# Attack of the Marketplace Featured Ads



## kinem (May 4, 2009)

Help!  Suddenly (I think), ads are eating into the right side of my forum screens.  I am a community supporter and have disabled what ads I can.  What can I do?  Thanks.


----------



## Nifft (May 4, 2009)

Heh. I "fixed" this in Greasemonkey, but had to turn it off to post in this thread.

One more vote for "Sidebar Disabled means DISABLED, PERIOD".

Cheers, -- N


----------



## Mouseferatu (May 4, 2009)

Nifft said:


> One more vote for "Sidebar Disabled means DISABLED, PERIOD".
> 
> Cheers, -- N




Yep, I'm having the same problem myself.


----------



## Morrus (May 4, 2009)

Mouseferatu said:


> Yep, I'm having the same problem myself.




Ah, I've messed up a setting.  It's supposed to disappear when you disable the sidebar.  I'll check into it!


----------



## freyar (May 6, 2009)

Any luck?


----------



## Morrus (May 6, 2009)

freyar said:


> Any luck?




Umm... you'll have to tell me the answer to that.  Although, using my superhuman powers of inference I'm _guessing_ that you are not perceiving a difference?


----------



## The_Warlock (May 6, 2009)

Nope, "Marketplace Featured Ads" sidebar is still there even though I have it turned off in my options...


----------



## freyar (May 6, 2009)

Morrus said:


> Umm... you'll have to tell me the answer to that.  Although, using my superhuman powers of inference I'm _guessing_ that you are not perceiving a difference?

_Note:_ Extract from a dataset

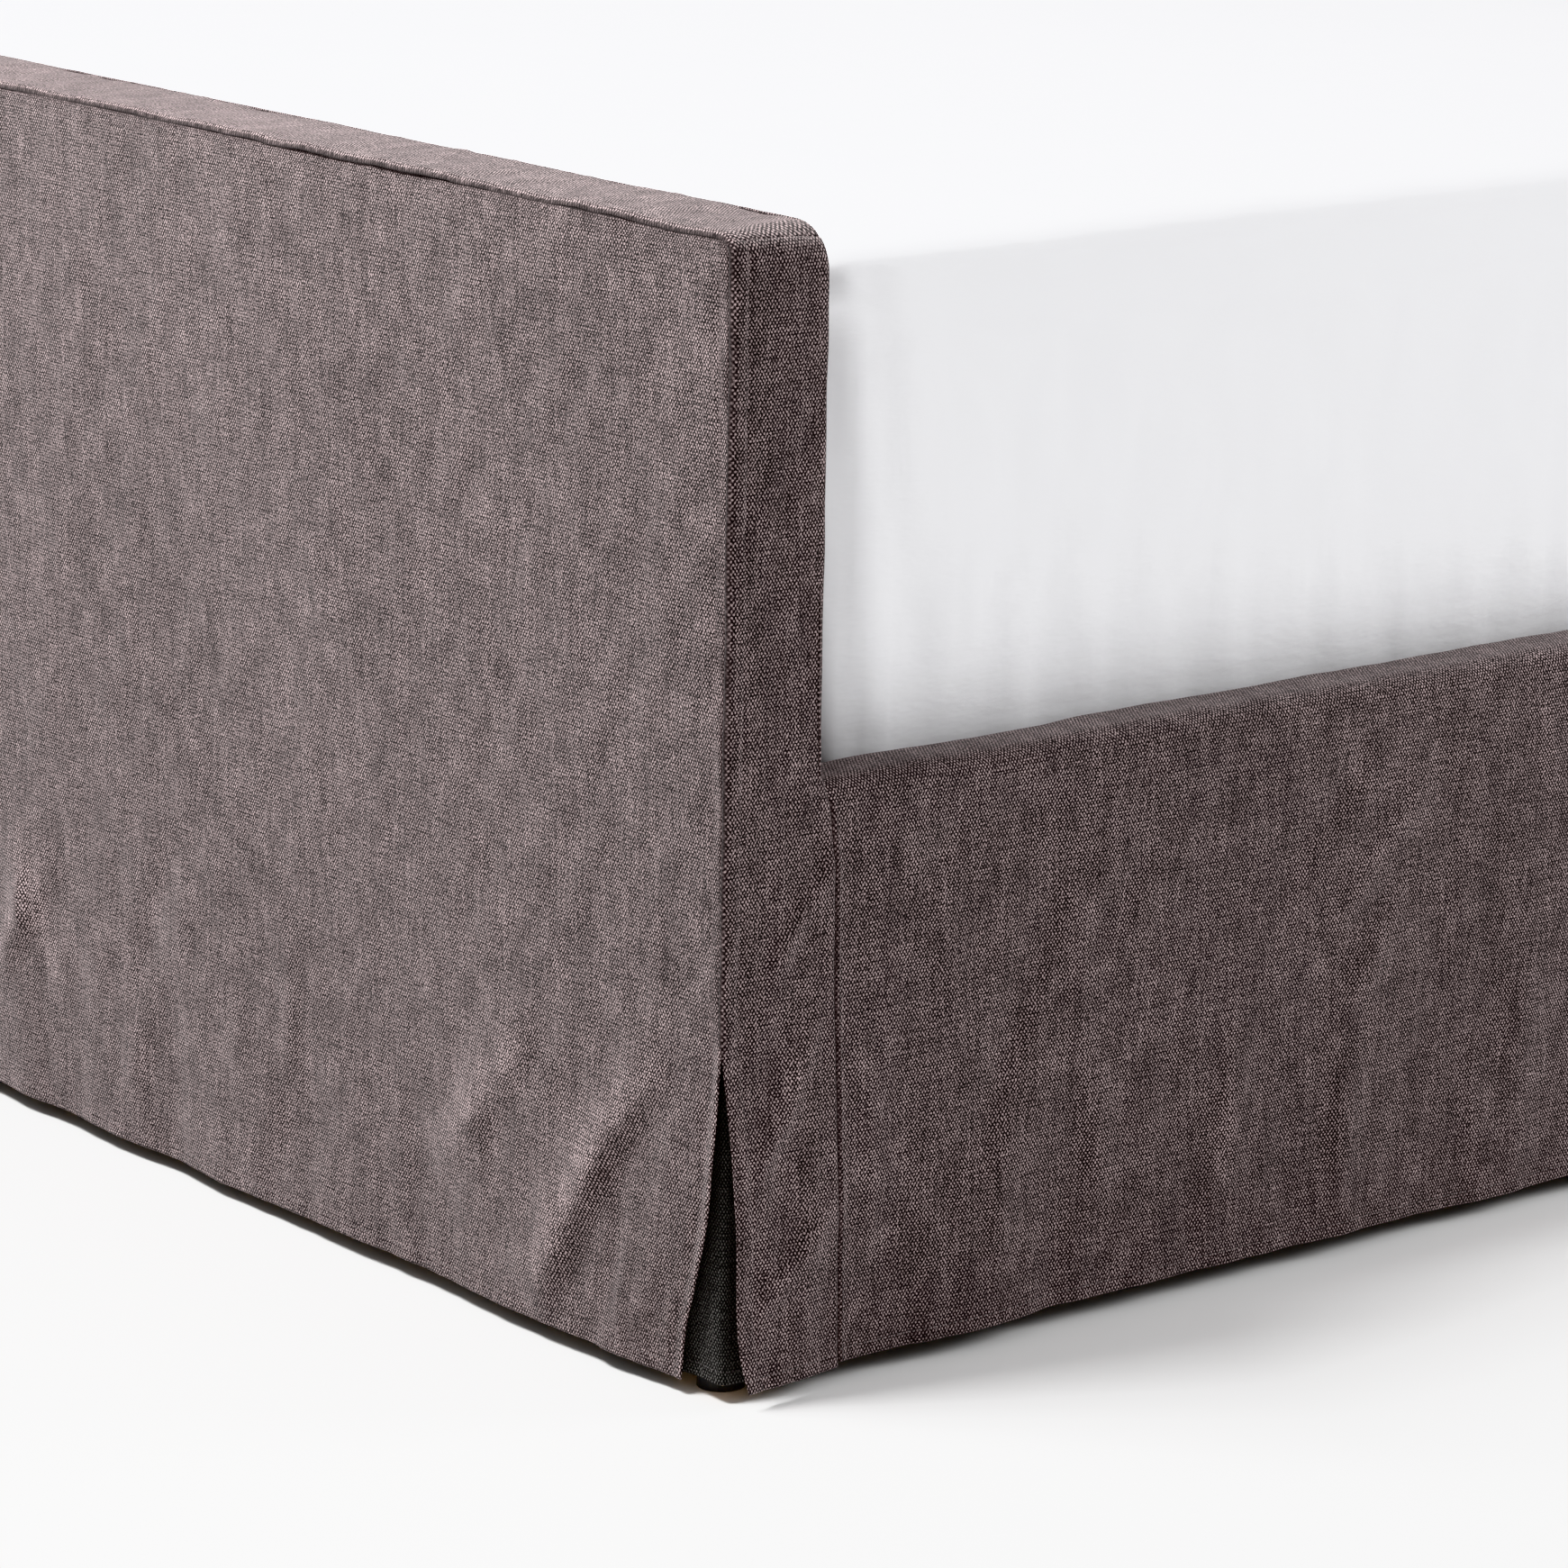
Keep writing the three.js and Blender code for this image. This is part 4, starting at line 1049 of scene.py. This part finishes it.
def rail_cover(side):
    section, outer_rows = rail_section()
    seed = 700 + side
    run = np.concatenate([[0], np.cumsum(np.linalg.norm(np.diff(section[:, :2], axis=0), axis=1))]) + RAIL_HEM
    edge = HALF_LENGTH - 0.095
    ys = lines(-1, 1, 7.5 * MM / edge, [(-1, 1.0 * MM / edge), (1, 1.0 * MM / edge), (-1 + 3.6 * MM / edge, 0.8 * MM / edge), (1 - 3.6 * MM / edge, 0.8 * MM / edge)])
    share, v = np.meshgrid(ys, run)
    x, z, out_x, out_z = (np.broadcast_to(section[:, k][:, None], share.shape) for k in range(4))
    rows = np.arange(len(section))
    # Beside a board the outer face stops at the end strip's seam, and the top runs on to the board.
    seam = np.minimum(HALF_LENGTH - rail_seam(section[:, 1]) - 0.2 * MM, RAIL_END)
    seam = np.where(rows > outer_rows + 5, RAIL_END, seam)[:, None]
    y = share * seam
    near_end = np.minimum(y + HALF_LENGTH, HALF_LENGTH - y)
    gap = seam - np.abs(y)
    outside = out_x > -0.5
    out = side_waves(side, y, v) * outside
    out += 0.25 * MM * wander(seed + 4, y, v, 0.05, 0.04) * bump(v, RAIL_TOP + 0.005, 0.03)
    out += hem_band(v - RAIL_HEM)
    ridge = 0.5 * MM * bump(gap, 3.4 * MM, 2.2 * MM) - 0.9 * MM * bump(gap, 0, 0.9 * MM)
    out += ridge * (z < RAIL_TOP - 0.012) * outside
    out = np.where(outside, np.maximum(out, -2.4 * MM), np.clip(out, -1.2 * MM, 0.8 * MM))
    top = out_z > 0.9
    out = np.where(top, np.minimum(out, 1.5 * MM), out)
    lift = (1 - step(v, 0.02, 0.15)) * 0.8 * MM * wander(seed + 7, y, v * 0, 0.5, 1)
    skin = np.stack([side * (x + out * out_x), y, z + out * out_z + lift], axis=2)
    # Painted highlight along the right rail's fold crests. The seam channel paints shade at the seam beside each
    # board.
    wear_and_painted_light = crest_highlight_of(y + HALF_LENGTH, v, RAIL_FOLDS) * (side > 0)
    seam_near = 0.85 * bump(gap, 0, 0.6 * SEAM_WIDE) * (z < RAIL_TOP - 0.012) * outside
    uv = np.stack([y * side, v, wear_and_painted_light, seam_near], axis=2)
    side_name = "right" if side > 0 else "left"
    outward = np.stack([side * out_x, out_x * 0, out_z], axis=2)
    name = f"rail_{side_name}_skirt"
    obj = shell(name, [(skin, uv, np.full(x.shape, CLOTH), outward)])
    settle(obj, cover_cloth, "frame", "cover_cloth", f"rail_{side_name}_cover")
    normal = shell_normals(skin, outward)
    hem_row = near(section[:outer_rows, 1], RAIL_HEM + STITCH_RISE)
    runs = [row_run(skin, normal, hem_row)]
    for column in (near(ys, -1 + 3.6 * MM / edge), near(ys, 1 - 3.6 * MM / edge)):
        runs.append((skin[: outer_rows - 1, column], normal[: outer_rows - 1, column]))
    thread_obj = stitches(f"{name}_stitches", runs)
    settle(thread_obj, cover_thread, "frame", "cover_cloth")
    return obj


def rail_padding(side):
    """A thin layer of wadding over a rail's board: down the outside and over the top."""
    skin_in = 4.6 * MM
    radius = RAIL_RADIUS - skin_in
    top, outside = RAIL_TOP - skin_in, HALF_WIDTH - skin_in
    path = [(outside, z, 1, 0) for z in lines(0.132, top - radius, 22 * MM)]
    for t in np.linspace(0, math.pi / 2, 6)[1:]:
        path.append((outside - radius * (1 - math.cos(t)), top - radius * (1 - math.sin(t)), math.cos(t), math.sin(t)))
    for x in np.linspace(outside - radius, RAIL_INSIDE + 4 * MM, 4)[1:]:
        path.append((x, top, 0, 1))
    path = np.array(path)
    run = np.concatenate([[0], np.cumsum(np.linalg.norm(np.diff(path[:, :2], axis=0), axis=1))])
    ys = lines(-RAIL_END + 2 * MM, RAIL_END - 2 * MM, 28 * MM)
    y, v = np.meshgrid(ys, run)
    x, z, out_x, out_z = (np.broadcast_to(path[:, k][:, None], y.shape) for k in range(4))
    out = 0.4 * MM * wander(720 + side, y, v, 0.12, 0.12) - 0.8 * MM
    skin = np.stack([side * (x + out * out_x), y, z + out * out_z], axis=2)
    side_name = "right" if side > 0 else "left"
    outward = np.stack([side * out_x, out_x * 0, out_z], axis=2)
    uv = np.stack([y, v], axis=2)
    obj = shell(f"rail_{side_name}_padding_wrap", [(skin, uv, np.full(x.shape, 3.6 * MM), outward)])
    settle(obj, padding_fill, "frame", "padding", f"rail_{side_name}_padding")
    return obj


# ---------------------------------------------------------------- mattress and sheet
def points_of(mesh):
    co = np.zeros(len(mesh.vertices) * 3, np.float32)
    mesh.vertices.foreach_get("co", co)
    return co.reshape(-1, 3).astype(float)


def normals_at(mesh):
    co = np.zeros(len(mesh.vertices) * 3, np.float32)
    mesh.vertices.foreach_get("normal", co)
    return co.reshape(-1, 3).astype(float)


def set_points(mesh, co):
    mesh.vertices.foreach_set("co", np.asarray(co, np.float32).ravel())
    mesh.update()


def apply_modifiers(obj):
    evaluated = obj.evaluated_get(bpy.context.evaluated_depsgraph_get())
    mesh = bpy.data.meshes.new_from_object(evaluated)
    obj.modifiers.clear()
    obj.data = mesh


def with_modifier(obj, kind, **settings):
    made = obj.modifiers.new(kind.lower(), kind)
    for key, value in settings.items():
        setattr(made, key, value)
    apply_modifiers(obj)


def inflate(obj, pressure, cap):
    """Swells a closed mesh with Blender's cloth, and caps how far any point moves."""
    rest = points_of(obj.data)
    cloth = obj.modifiers.new("cloth", "CLOTH")
    cloth.settings.quality = 4
    cloth.settings.mass = 0.4
    cloth.settings.tension_stiffness = 40
    cloth.settings.compression_stiffness = 40
    cloth.settings.shear_stiffness = 20
    cloth.settings.bending_stiffness = 4
    cloth.settings.use_pressure = True
    cloth.settings.uniform_pressure_force = pressure
    cloth.settings.effector_weights.gravity = 0
    cloth.collision_settings.use_collision = False
    cloth.point_cache.frame_start, cloth.point_cache.frame_end = 1, 20
    scene = bpy.context.scene
    for number in range(1, 21):
        scene.frame_set(number)
    evaluated = obj.evaluated_get(bpy.context.evaluated_depsgraph_get())
    moved = points_of(evaluated.data) - rest
    far = np.linalg.norm(moved, axis=1, keepdims=True)
    obj.modifiers.clear()
    scene.frame_set(1)
    set_points(obj.data, rest + moved * np.tanh(far / cap) * cap / np.maximum(far, 1e-9))


def mattress_and_sheet():
    low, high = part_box("mattress")
    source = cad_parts["mattress"]
    obj = bpy.data.objects.new("mattress_body", source.data.copy())
    obj.data.materials.clear()
    bpy.context.scene.collection.objects.link(obj)
    co = points_of(obj.data)
    middle = np.array((low + high) / 2)
    room = np.array([5, 5, 3]) * MM
    set_points(obj.data, middle + (co - middle) * (1 - room / (np.array(high - low) / 2)))
    with_modifier(obj, "REMESH", mode="VOXEL", voxel_size=22 * MM)
    # Round the long edges before it swells.
    with_modifier(obj, "SMOOTH", factor=0.5, iterations=4)
    inflate(obj, 4.0, 5 * MM)
    with_modifier(obj, "SUBSURF", levels=1, render_levels=1)
    co, normal = points_of(obj.data), normals_at(obj.data)
    rise = co[:, 2] - low.z
    tall = high.z - low.z
    sideways = np.hypot(normal[:, 0], normal[:, 1])
    flat = np.abs(normal[:, 2])
    out = 1.0 * MM * wander(900, co[:, 0] + co[:, 1], co[:, 2], 0.3, 0.2)
    tufts = np.cos(TAU * co[:, 0] / 0.19) * np.cos(TAU * co[:, 1] / 0.19)
    out += 2.0 * MM * tufts * flat
    out -= 3.5 * MM * bump(rise, tall - 0.030, 0.010) * sideways
    out -= 3.5 * MM * bump(rise, 0.030, 0.010) * sideways
    base = co
    co = co + normal * (out - 3.0 * MM)[:, None]
    edge = np.array([high.x, high.y]) - 1 * MM
    co[:, :2] = np.clip(co[:, :2], -edge, edge)
    co[:, 2] = np.clip(co[:, 2], low.z + 1 * MM, high.z - 1 * MM)
    set_points(obj.data, co)
    for polygon in obj.data.polygons:
        polygon.use_smooth = True

    # The sheet: the mattress's own upper surface, a little further out and with its own creases.
    sheet_low, sheet_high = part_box("fitted_sheet")
    skirt = sheet_low.z + 6 * MM
    sheet = bpy.data.objects.new("fitted_sheet_cloth", obj.data.copy())
    bpy.context.scene.collection.objects.link(sheet)
    set_points(sheet.data, base)
    work = bmesh.new()
    work.from_mesh(sheet.data)
    bmesh.ops.bisect_plane(
        work, geom=work.verts[:] + work.edges[:] + work.faces[:], plane_co=(0, 0, skirt),
        plane_no=(0, 0, 1), clear_inner=True,
    )
    work.to_mesh(sheet.data)
    work.free()
    co, normal = points_of(sheet.data), normals_at(sheet.data)
    x, y, z = co.T
    sideways = np.hypot(normal[:, 0], normal[:, 1])
    around = np.where(np.abs(normal[:, 0]) > np.abs(normal[:, 1]), y, x)
    flat = np.clip(normal[:, 2], 0, 1)
    out = 0.6 * MM + 0.25 * MM * wander(910, x, y, 0.06, 0.12) * flat
    out += 0.5 * MM * wander(911, x, y, 0.25, 0.35) * flat
    out += 0.45 * MM * wander(912, around, z, 0.045, 0.35) * sideways * step(z, 0.74, 0.40)
    drop = sheet_high.z - z
    out -= 4.2 * MM * bump(drop, 0.034, 0.016) * sideways
    out += 1.0 * MM * bump(drop, 0.013, 0.010)
    corner = bump(np.hypot(np.abs(x) - high.x + 0.03, np.abs(y) - high.y + 0.03), 0, 0.12)
    turn = np.arctan2(np.abs(y) - high.y + 0.06, np.abs(x) - high.x + 0.06)
    out += 0.9 * MM * corner * sideways * np.cos(9 * turn + 14 * drop)
    out -= 2.0 * MM * bump(z, skirt + 0.014, 0.006)
    co = co + normal * out[:, None]
    set_points(sheet.data, co)
    with_modifier(sheet, "SOLIDIFY", thickness=1.2 * MM, offset=1.0)
    co = points_of(sheet.data)
    edge = np.array([sheet_high.x, sheet_high.y]) + 3 * MM
    co[:, :2] = np.clip(co[:, :2], -edge, edge)
    set_points(sheet.data, co)
    for polygon in sheet.data.polygons:
        polygon.use_smooth = True
    settle(obj, ticking_cloth, "bedding", "ticking", "mattress")
    settle(sheet, sheet_linen, "bedding", "sheet_linen", "fitted_sheet")


for board in BOARDS:
    padding_wrap(board)
    outer_face(board)
    inner_face(board)
    top_strip(board)
    for side in (-1, 1):
        end_strip(board, side)
        pleat_insert(board, side)
for side in (-1, 1):
    rail_padding(side)
    rail_cover(side)
mattress_and_sheet()


# ---------------------------------------------------------------- the CAD's hard parts
def longest_axis(name):
    low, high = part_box(name)
    return max(range(3), key=lambda k: high[k] - low[k])


def look_for(name):
    if name.startswith("slat_"):
        return slat_wood
    if name.startswith("leveler_"):
        return leveler_steel
    if "glide" in name:
        return nylon
    if "bracket" in name:
        return bracket_steel
    if "core_panel" in name:
        return core_board
    return hardwood[longest_axis(name)]


for name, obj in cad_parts.items():
    if not obj.hide_render:
        obj.data.materials.clear()
        obj.data.materials.append(look_for(name))


# ---------------------------------------------------------------- floor, light and camera
def add_floor():
    size = 14.0
    steps = 8
    work = bmesh.new()
    bmesh.ops.create_grid(work, x_segments=steps, y_segments=steps, size=size)
    mesh = bpy.data.meshes.new("floor")
    work.to_mesh(mesh)
    work.free()
    floor = bpy.data.objects.new("floor", mesh)
    bpy.context.scene.collection.objects.link(floor)
    made, tree, shader = material("floor", 0.75, Specular_IOR_Level=0.2)
    place = node(tree, "ShaderNodeTexCoord").outputs["Object"]
    colour = blended(tree, noise(tree, place, 1.3, 3.0), (0.80, 0.80, 0.80, 1), (0.83, 0.83, 0.83, 1))
    tree.links.new(colour, shader.inputs["Base Color"])
    mesh.materials.append(made)


def add_light(name, place, target, power, width, height):
    data = bpy.data.lights.new(name, "AREA")
    data.shape = "RECTANGLE"
    data.size, data.size_y = width, height
    data.energy = power
    light = bpy.data.objects.new(name, data)
    light.location = place
    light.rotation_euler = (Vector(target) - Vector(place)).to_track_quat("-Z", "Y").to_euler()
    bpy.context.scene.collection.objects.link(light)


def add_camera():
    """The lens, place and direction found from the bed's straight edges."""
    yaw, pitch, roll = (math.radians(a) for a in (51.039, 14.0546, 0.8311))
    corner = Vector((HALF_WIDTH, -HALF_LENGTH, 0))
    look = Vector((-math.sin(yaw) * math.cos(pitch), math.cos(yaw) * math.cos(pitch), -math.sin(pitch)))
    level = Vector((math.cos(yaw), math.sin(yaw), 0))
    up = level.cross(look)
    right = level * math.cos(roll) + up * math.sin(roll)
    above = up * math.cos(roll) - level * math.sin(roll)
    data = bpy.data.cameras.new("camera")
    data.sensor_width = 36
    data.lens = 141.81
    data.clip_end = 100
    camera = bpy.data.objects.new("camera", data)
    turn = Matrix((right, above, -look)).transposed().to_4x4()
    camera.matrix_world = Matrix.Translation(corner + Vector((2.9226, -2.3168, 1.3501))) @ turn
    bpy.context.scene.collection.objects.link(camera)
    bpy.context.scene.camera = camera


def add_world(level):
    world = bpy.data.worlds.new("studio")
    world.use_nodes = True
    background = world.node_tree.nodes["Background"]
    background.inputs["Color"].default_value = (1.0, 1.0, 1.0, 1)
    background.inputs["Strength"].default_value = level
    bpy.context.scene.world = world


add_floor()
add_world(0.50)
add_light("key", (0.12, -2.05, 2.55), (0.45, -1.0, 0.8), 120, 1.0, 0.8)
add_light("top", (-1.8, -0.5, 2.6), (-0.7, -1.0, 0.9), 46, 1.4, 1.0)
add_light("fill", (3.1, 3.5, 2.5), (0.8, 0.0, 0.5), 205, 1.9, 1.9)
add_camera()
bpy.context.scene.view_settings.view_transform = "Khronos PBR Neutral"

Hmm, I suppose a better way to word the question would have been to ask if you'd had a chance to look over the settings...   So, no, no luck really.


----------



## Mouseferatu (May 6, 2009)

The_Warlock said:


> Nope, "Marketplace Featured Ads" sidebar is still there even though I have it turned off in my options...




Same here, I'm afraid.


----------



## Darkness (May 6, 2009)

Mouseferatu said:


> Same here, I'm afraid.



Me three (or four).


----------



## Morrus (May 6, 2009)

Darkness said:


> Me three (or four).




Your usergroup doesn't reflect the settings of others!


----------



## The_Warlock (May 7, 2009)

Ok, now that's weird...

When I first logged in this morning, it didn't show up beside my account/current threads page.

But once I went anywhere else...blammo, there it is, and it won't go away.

Hmph!


----------



## Mouseferatu (May 8, 2009)

Still not fixed.


----------



## Pbartender (May 11, 2009)

I'm seeing it.


----------



## The_Warlock (May 11, 2009)

Yup, it continues to sit there on the right side, staring at me with baleful consumer menace...

I tried staring back...but it has no eyes...


----------



## Mouseferatu (May 17, 2009)

Morrus? Any idea when this'll be fixed?


----------



## freyar (May 18, 2009)

Seems fixed for me now!  Thanks, Morrus!


----------



## The_Warlock (May 18, 2009)

Same here.

And we weren't even forced to eat Sir Robin's Minstrels!

Now that's Rejoicing!


----------



## Mouseferatu (May 18, 2009)

The_Warlock said:


> And we weren't even forced to eat Sir Robin's Minstrels!




We weren't _forced_ to. We just _wanted_ to.

Fixed here, too. Thanks.


----------



## Mark (May 18, 2009)

Nothing like a troubadour with a side of gemshorn.


----------



## Nifft (May 24, 2009)

Mouseferatu said:


> We weren't _forced_ to. We just _wanted_ to.
> 
> Fixed here, too. Thanks.



 Likewise, and likewise.

Cheers, -- N


----------